Aw. And this is the idealistic kid that little Orrin Hatch would like to protect. How sweet. How charming.

How could you ally yourself with someone who would want to unleash something like that when it might affect your own parents and family? This is a poor misunderstood young man? Give me a break!

@ 09:47 AM CST [Link]



Britain Ready to Lead Force for the U.N. After the War. Really? You know, I thought the various Afghans had all pretty much said that they didn't want any Britons in their country. (Bad history, y'know.) Somehow, it just doesn't seem that it would be a good thing for our erstwhile allies to take time out from attacking our current enemies and arguing with our other erstwhile allies to start fighting with our longtime allies. Bad form, you know.

@ 09:43 AM CST [Link]



Well, sir, in response to your lament, I give you this response:

... hypermasculinity and homophobia often go hand in hand. In fact, the very professions being idolised have long harboured some of the worst harassers of gay people and women. ... until Sept. 11, a lot of people may have never considered the enormous danger involved in these kinds of jobs. Now many of us have begun pondering the inner strength it takes to run directly into danger instead of away from it -- all in an effort to save other people's lives. This intense selflessness and bravery have caught the country's imagination, turning firefighters and cops into instant icons. ... Many lesbians and gay men may, in fact, have been finding themselves with conflicting feelings about these "manly" professions, which, though esteemed for bravery, have traditionally been bastions of homophobia and sexism.
     In recent years, reports of firefighters bullying their gay and female co-workers have been widespread and persistent. In 1999, an internal review by Britain's Fire Service found the levels of homophobia and sexism among firefighters in that country "difficult to believe." Although there's been no such national report in the United States, numerous local incidents of harassment of gay and female firefighters suggest that findings over here might be very similar. Only weeks before the terrorist assault, for example, gay firefighters in Boston joined female colleagues and firefighters of colour in filing complaints against the city's fire department. One straight black female firefighter told the Associated Press horror stories of finding broken glass inside her work boots and having her oxygen mask and gloves stolen by fellow firefighters. The perpetrators of such "jokes," she said, "are more than just a few bad apples."
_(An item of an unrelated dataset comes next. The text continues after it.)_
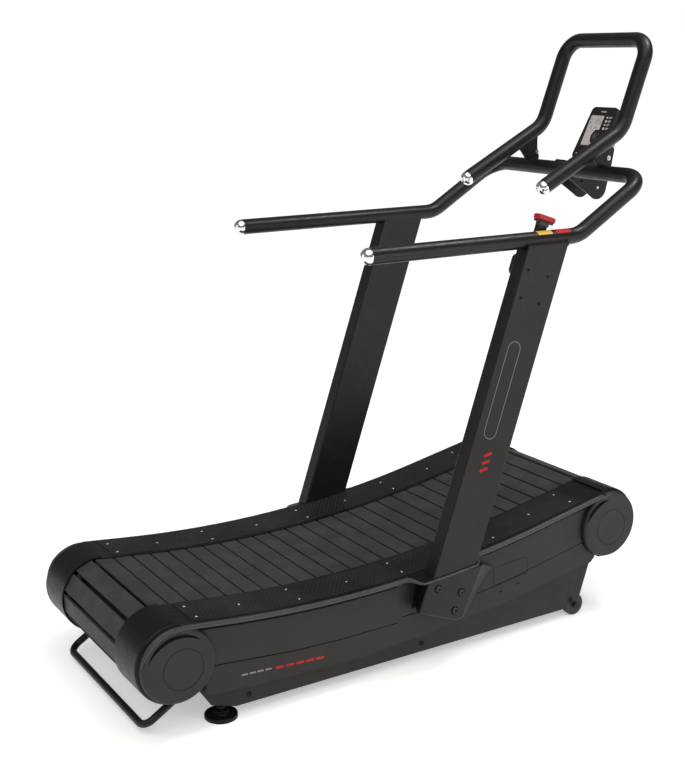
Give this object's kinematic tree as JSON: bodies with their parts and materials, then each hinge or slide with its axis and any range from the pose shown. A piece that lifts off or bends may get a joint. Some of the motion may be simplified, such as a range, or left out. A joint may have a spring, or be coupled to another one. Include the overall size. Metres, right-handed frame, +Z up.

The problem with "manliness" is that it too easily turns into stupidity and violence when that "manliness" seems threatened.

What makes a man? What makes manliness? Whatever it is, it should mean that you (generically speaking) are confident that, however you behave and whatever you do, you're still a man. And you can let others be their own sort of man, and it doesn't matter because it doesn't reflect on you, doesn't have anything to do with you. Putting glass in a firefighter's boot? Stealing their equipment? Man, that takes some serious brain damage. You don't alienate people whom you may need to count on to pull your own fat out of the fire. You don't compromise their effectiveness -- which, in turn, compromises yours. You don't do something that delays you getting to a fire, that costs people their lives, that could possibly even cost you your own -- a delay could mean that the situation got worse, which makes the difference. That's no kind of man worth the name. That's barely any kind of human.
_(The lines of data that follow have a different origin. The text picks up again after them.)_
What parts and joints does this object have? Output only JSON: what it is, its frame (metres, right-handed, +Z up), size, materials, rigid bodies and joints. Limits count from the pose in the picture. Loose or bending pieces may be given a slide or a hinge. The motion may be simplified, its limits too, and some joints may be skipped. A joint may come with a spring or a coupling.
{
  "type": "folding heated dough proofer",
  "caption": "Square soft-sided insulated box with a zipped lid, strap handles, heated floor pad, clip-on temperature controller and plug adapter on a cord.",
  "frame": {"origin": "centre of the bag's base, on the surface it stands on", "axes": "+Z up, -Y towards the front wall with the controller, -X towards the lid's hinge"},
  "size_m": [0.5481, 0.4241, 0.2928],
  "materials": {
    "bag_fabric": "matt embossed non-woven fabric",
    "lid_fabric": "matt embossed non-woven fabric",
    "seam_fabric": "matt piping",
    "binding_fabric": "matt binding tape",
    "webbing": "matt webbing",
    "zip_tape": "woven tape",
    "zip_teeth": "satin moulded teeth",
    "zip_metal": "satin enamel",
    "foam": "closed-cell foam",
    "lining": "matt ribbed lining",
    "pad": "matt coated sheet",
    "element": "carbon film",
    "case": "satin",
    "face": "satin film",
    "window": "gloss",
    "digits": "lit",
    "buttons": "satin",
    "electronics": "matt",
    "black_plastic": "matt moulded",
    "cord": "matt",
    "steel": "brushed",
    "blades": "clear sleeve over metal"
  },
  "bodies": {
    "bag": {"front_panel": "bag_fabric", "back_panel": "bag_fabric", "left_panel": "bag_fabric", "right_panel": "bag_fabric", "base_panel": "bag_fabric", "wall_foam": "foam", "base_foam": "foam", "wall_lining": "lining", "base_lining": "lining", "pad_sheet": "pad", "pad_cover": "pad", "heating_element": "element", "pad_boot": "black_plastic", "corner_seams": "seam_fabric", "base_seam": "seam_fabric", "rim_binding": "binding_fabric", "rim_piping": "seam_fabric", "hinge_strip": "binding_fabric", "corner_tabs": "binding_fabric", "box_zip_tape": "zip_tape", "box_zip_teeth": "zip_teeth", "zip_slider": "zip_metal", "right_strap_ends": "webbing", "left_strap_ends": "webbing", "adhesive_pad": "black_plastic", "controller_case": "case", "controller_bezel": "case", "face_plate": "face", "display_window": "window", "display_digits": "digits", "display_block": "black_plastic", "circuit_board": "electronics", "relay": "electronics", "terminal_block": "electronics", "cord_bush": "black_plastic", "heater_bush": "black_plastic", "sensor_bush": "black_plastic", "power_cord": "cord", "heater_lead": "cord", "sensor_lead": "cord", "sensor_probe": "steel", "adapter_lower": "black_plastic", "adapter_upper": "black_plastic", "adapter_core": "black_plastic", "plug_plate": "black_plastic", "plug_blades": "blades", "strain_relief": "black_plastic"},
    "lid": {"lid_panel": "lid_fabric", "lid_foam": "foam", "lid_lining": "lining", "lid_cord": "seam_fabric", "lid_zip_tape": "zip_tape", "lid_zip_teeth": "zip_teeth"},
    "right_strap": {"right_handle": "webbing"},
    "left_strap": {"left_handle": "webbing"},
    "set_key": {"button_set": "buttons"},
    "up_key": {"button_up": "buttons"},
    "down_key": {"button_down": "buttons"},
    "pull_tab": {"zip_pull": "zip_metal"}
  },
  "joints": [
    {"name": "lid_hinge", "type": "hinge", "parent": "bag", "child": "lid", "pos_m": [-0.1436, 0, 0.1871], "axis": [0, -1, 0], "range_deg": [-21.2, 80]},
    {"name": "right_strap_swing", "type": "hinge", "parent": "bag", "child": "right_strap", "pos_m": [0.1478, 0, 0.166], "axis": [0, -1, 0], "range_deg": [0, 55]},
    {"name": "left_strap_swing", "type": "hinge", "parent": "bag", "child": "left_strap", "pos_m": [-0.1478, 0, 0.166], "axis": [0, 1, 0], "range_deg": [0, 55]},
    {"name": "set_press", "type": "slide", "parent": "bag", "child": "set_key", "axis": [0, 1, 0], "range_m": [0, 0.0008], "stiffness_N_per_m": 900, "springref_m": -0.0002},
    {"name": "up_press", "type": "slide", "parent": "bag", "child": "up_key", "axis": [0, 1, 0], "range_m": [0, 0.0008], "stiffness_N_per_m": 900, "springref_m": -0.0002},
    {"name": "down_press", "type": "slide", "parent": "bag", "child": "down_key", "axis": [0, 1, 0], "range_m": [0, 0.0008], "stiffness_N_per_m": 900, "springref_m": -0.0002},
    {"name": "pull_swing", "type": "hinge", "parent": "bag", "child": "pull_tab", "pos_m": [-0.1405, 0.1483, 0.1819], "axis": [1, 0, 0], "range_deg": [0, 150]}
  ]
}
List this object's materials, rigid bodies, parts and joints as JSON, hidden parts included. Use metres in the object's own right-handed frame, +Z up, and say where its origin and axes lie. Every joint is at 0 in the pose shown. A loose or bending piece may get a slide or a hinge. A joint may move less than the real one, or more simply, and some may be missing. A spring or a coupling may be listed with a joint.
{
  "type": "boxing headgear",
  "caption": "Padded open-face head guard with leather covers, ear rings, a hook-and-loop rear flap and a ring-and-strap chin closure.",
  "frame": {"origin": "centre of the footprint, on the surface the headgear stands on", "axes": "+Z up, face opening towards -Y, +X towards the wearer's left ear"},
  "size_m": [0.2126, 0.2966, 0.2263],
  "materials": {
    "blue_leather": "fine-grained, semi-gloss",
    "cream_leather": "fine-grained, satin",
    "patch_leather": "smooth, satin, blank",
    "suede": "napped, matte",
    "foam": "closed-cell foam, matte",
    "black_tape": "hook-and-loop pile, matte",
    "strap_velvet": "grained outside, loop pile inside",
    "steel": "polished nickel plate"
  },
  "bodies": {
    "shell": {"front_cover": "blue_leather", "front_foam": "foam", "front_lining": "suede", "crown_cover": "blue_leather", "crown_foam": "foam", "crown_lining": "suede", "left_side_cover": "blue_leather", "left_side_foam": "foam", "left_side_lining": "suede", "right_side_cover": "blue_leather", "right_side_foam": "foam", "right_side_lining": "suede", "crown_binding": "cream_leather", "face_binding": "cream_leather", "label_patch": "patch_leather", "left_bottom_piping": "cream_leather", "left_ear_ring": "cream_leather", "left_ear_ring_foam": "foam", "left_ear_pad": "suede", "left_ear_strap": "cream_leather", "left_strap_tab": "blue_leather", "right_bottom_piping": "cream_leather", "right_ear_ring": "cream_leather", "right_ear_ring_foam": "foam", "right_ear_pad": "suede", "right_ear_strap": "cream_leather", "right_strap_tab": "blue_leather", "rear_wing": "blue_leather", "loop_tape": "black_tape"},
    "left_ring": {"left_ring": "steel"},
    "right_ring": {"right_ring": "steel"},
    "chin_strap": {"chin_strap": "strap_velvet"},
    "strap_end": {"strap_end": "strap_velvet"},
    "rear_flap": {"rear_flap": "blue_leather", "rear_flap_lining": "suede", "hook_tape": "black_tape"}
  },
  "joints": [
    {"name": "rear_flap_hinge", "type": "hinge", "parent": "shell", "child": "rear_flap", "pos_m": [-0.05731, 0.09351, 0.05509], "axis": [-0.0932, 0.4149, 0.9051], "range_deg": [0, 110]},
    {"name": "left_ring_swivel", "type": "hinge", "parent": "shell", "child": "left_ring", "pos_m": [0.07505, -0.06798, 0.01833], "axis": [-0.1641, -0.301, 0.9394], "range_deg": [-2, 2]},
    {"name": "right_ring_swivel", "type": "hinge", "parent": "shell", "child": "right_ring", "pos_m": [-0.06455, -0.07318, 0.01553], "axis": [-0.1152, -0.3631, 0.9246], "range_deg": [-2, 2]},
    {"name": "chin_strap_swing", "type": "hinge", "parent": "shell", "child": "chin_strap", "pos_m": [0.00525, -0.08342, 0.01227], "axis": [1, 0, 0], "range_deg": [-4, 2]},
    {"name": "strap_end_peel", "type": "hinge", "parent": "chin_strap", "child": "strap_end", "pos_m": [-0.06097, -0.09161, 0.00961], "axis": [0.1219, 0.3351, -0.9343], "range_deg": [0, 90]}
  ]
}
Also, sir, a good number of the firefighters and police and soldiers who have been involved in all this are women. Yes, most of them are men, to be sure, but not all. However, by your formulation, all the women firefighters and police and soldiers are apparently actually men in drag. Who knew? Since many of them have husbands or boyfriends ... well, I'd wager that the men in their lives would be rather surprised to discover that they've been sleeping with men all this time. Their reactions would probably be very ugly indeed.
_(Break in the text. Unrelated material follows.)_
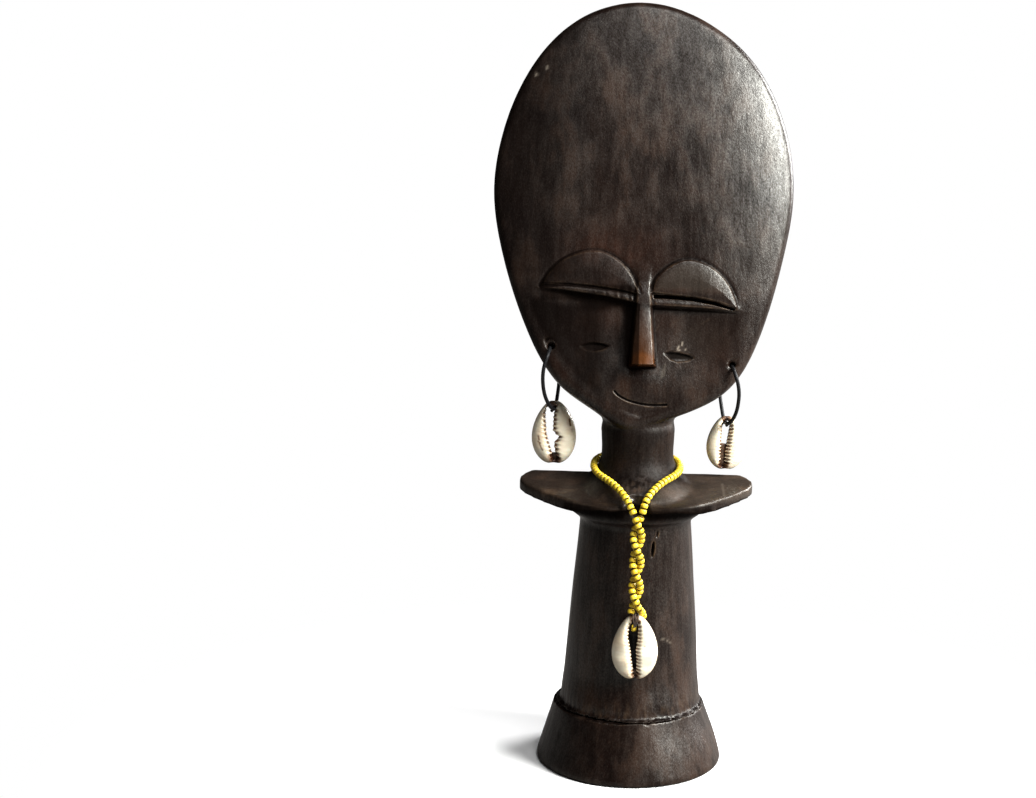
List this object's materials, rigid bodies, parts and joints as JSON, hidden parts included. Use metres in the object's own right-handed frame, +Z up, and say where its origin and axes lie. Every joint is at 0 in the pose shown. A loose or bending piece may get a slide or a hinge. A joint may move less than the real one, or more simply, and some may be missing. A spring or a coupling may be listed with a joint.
{
  "type": "fertility doll",
  "caption": "Carved dark wood doll with a large oval head, stub arms and a flared base, wearing cowrie earrings and a twisted bead necklace.",
  "frame": {"origin": "centre of the base's underside", "axes": "+Z up, the face looks along -Y, +X to the right of someone facing the doll"},
  "size_m": [0.1204, 0.0764, 0.3078],
  "materials": {
    "wood": "dark stained and waxed, worn brown on high points",
    "shell": "natural glossy cowrie shell",
    "yellow_bead": "opaque yellow glass seed beads",
    "black_cord": "waxed black cord",
    "brown_thread": "matt brown thread"
  },
  "bodies": {
    "figure": {"carved_figure": "wood", "neck_thread": "brown_thread", "neck_beads": "yellow_bead"},
    "left_earring": {"left_ear_cord": "black_cord", "left_ear_knot": "black_cord"},
    "left_shell": {"left_ear_cowrie": "shell"},
    "right_earring": {"right_ear_cord": "black_cord", "right_ear_knot": "black_cord"},
    "right_shell": {"right_ear_cowrie": "shell"},
    "pendant_strands": {"left_strand_thread": "brown_thread", "left_strand_beads": "yellow_bead", "right_strand_thread": "brown_thread", "right_strand_beads": "yellow_bead"},
    "pendant_shell": {"pendant_cowrie": "shell", "pendant_tie": "brown_thread", "pendant_stopper_bead": "yellow_bead"}
  },
  "joints": [
    {"name": "left_earring_swing", "type": "hinge", "parent": "figure", "child": "left_earring", "pos_m": [-0.0358, 0, 0.17135], "axis": [0, 1, 0], "range_deg": [-6, 30]},
    {"name": "left_shell_swing", "type": "hinge", "parent": "left_earring", "child": "left_shell", "pos_m": [-0.0339, 0, 0.1454], "axis": [0, 1, 0], "range_deg": [-12, 12]},
    {"name": "right_earring_swing", "type": "hinge", "parent": "figure", "child": "right_earring", "pos_m": [0.0363, 0, 0.16585], "axis": [0, -1, 0], "range_deg": [-6, 30]},
    {"name": "right_shell_swing", "type": "hinge", "parent": "right_earring", "child": "right_shell", "pos_m": [0.0355, 0, 0.14106], "axis": [0, -1, 0], "range_deg": [-12, 12]},
    {"name": "pendant_swing", "type": "hinge", "parent": "figure", "child": "pendant_strands", "pos_m": [0, -0.031, 0.10885], "axis": [0, 1, 0], "range_deg": [-12, 12]},
    {"name": "pendant_shell_tilt", "type": "hinge", "parent": "pendant_strands", "child": "pendant_shell", "pos_m": [0.0002, -0.0318, 0.0692], "axis": [-1, 0, 0], "range_deg": [0, 45]}
  ]
}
Courage doesn't have anything to do with testosterone.

(Also, having read that particular Bleat ... what on earth has what he said to do with what what you said? He clearly didn't mean it THAT way. ANYONE who plays with Legos needs motors. Now if you were talking about his reaction to Parker Posey, that would make more sense.)

(And, purely on the geeky side, talking about that UK site that I link to ... man, that is some sucky site design.)

@ 02:34 AM CST [Link]



A 26-year-old Australian man captured in Afghanistan had trained extensively with Osama bin Laden's al Qaeda network, Attorney-General Daryl Williams said today.

Well. My goodness. You just wonder if we'll be seeing this little meme wandering through all the Western countries now. "Oh, look! an American! An Australian! A Frenchman! A German! It's a little Taliban NATO!"

@ 12:32 AM CST [Link]



Tuesday, December 11, 2001

Online journalism is the same as print, radio and TV news when it comes to free-press protections against charges of libel. That's the decision of the New York State Supreme Court in the widely watched case of the National Bank of Mexico against Narconews.com. The court ruled that online journalists reporting on matters of public importance, like their colleagues in other media, can only be found guilty of libel if their actions are deemed malicious.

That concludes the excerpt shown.